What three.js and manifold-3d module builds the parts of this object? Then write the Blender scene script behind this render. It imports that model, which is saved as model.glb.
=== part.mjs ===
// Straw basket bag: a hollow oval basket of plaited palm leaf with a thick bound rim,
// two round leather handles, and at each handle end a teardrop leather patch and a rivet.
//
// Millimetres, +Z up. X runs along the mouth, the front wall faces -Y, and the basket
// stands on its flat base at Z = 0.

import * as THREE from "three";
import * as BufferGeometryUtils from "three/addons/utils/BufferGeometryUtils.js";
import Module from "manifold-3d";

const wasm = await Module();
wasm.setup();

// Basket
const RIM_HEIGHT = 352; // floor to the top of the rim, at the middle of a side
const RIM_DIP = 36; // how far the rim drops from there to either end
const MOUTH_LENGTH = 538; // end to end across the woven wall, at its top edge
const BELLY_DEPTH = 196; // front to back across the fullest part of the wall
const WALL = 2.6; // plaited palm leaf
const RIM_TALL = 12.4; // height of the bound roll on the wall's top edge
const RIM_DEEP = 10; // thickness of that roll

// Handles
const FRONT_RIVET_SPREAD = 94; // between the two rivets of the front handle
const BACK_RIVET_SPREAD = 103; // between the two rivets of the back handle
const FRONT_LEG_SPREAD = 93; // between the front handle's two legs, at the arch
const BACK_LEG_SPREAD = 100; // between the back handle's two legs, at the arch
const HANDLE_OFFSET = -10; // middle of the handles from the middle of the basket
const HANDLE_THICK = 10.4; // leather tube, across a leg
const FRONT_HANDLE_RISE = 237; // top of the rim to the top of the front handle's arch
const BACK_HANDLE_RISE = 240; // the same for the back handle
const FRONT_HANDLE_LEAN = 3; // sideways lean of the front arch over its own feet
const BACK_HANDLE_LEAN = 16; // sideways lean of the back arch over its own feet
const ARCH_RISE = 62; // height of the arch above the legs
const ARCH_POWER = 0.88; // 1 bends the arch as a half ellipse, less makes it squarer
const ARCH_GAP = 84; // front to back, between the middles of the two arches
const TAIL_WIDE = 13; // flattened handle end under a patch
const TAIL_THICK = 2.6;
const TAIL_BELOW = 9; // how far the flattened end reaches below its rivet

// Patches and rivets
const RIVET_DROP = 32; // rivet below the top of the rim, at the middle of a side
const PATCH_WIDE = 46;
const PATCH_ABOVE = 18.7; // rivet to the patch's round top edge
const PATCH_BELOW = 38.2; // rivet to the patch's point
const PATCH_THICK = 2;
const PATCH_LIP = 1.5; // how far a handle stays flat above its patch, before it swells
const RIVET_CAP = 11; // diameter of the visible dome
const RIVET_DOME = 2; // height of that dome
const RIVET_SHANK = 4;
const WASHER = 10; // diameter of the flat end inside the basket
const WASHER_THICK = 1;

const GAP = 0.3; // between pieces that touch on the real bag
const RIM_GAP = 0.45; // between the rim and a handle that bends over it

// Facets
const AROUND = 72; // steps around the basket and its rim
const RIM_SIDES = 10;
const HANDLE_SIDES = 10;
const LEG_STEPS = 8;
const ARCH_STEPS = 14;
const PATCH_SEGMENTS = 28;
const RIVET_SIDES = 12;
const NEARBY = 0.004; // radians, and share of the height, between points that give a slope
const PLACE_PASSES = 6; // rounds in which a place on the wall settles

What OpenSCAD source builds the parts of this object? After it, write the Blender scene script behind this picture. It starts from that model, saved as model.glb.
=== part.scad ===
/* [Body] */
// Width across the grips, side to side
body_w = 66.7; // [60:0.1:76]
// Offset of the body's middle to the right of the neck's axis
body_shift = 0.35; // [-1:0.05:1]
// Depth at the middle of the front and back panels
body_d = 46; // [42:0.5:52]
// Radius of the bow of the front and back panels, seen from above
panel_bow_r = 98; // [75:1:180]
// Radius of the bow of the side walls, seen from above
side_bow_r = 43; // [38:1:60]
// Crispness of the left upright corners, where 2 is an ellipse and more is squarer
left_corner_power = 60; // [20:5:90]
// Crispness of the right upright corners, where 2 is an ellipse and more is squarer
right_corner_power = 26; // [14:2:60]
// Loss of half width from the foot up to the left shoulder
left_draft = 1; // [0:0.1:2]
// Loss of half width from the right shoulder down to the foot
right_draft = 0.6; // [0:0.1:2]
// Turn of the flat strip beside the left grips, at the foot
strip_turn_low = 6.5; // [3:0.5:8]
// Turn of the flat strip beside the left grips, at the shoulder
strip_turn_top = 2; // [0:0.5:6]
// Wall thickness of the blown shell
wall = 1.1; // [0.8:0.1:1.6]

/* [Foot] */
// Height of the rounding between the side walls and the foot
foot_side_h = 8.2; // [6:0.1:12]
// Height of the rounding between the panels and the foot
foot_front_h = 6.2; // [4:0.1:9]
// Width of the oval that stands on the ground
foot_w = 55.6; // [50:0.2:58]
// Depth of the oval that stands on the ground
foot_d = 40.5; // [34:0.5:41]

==

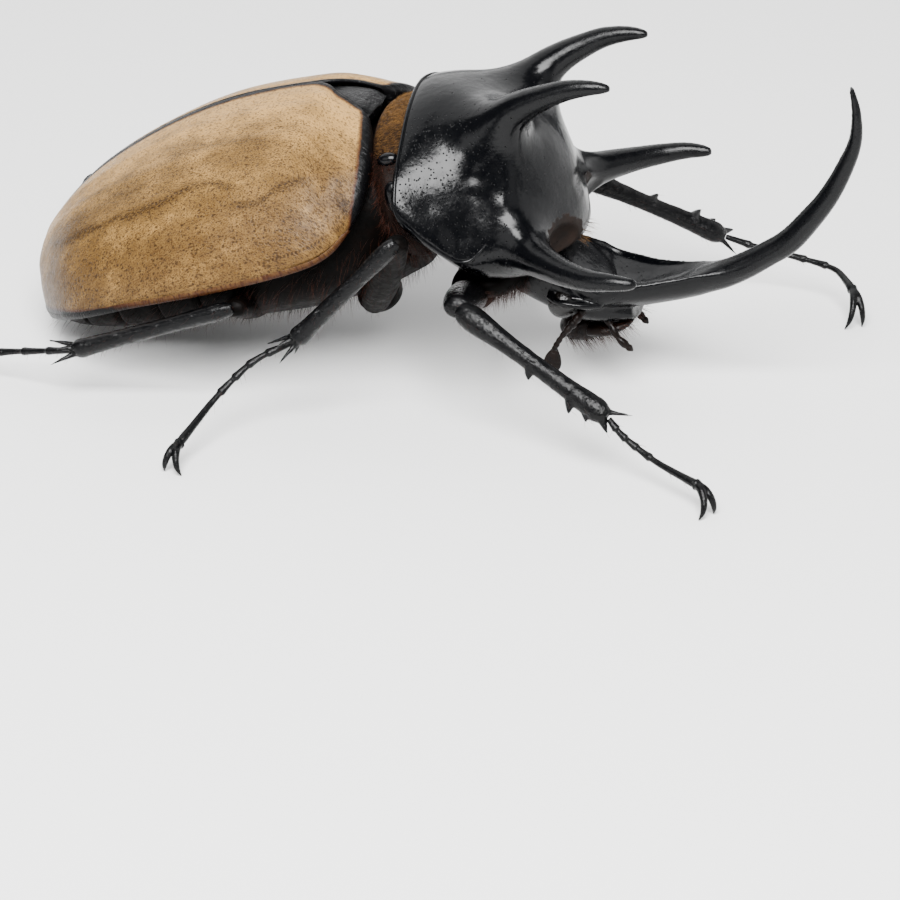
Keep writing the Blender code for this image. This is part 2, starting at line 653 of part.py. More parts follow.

- **REQUIREMENT**
Of the lines in the data above, how many contain the word "scene"? Give only that figure.

- **CORRECT OUTPUT**
2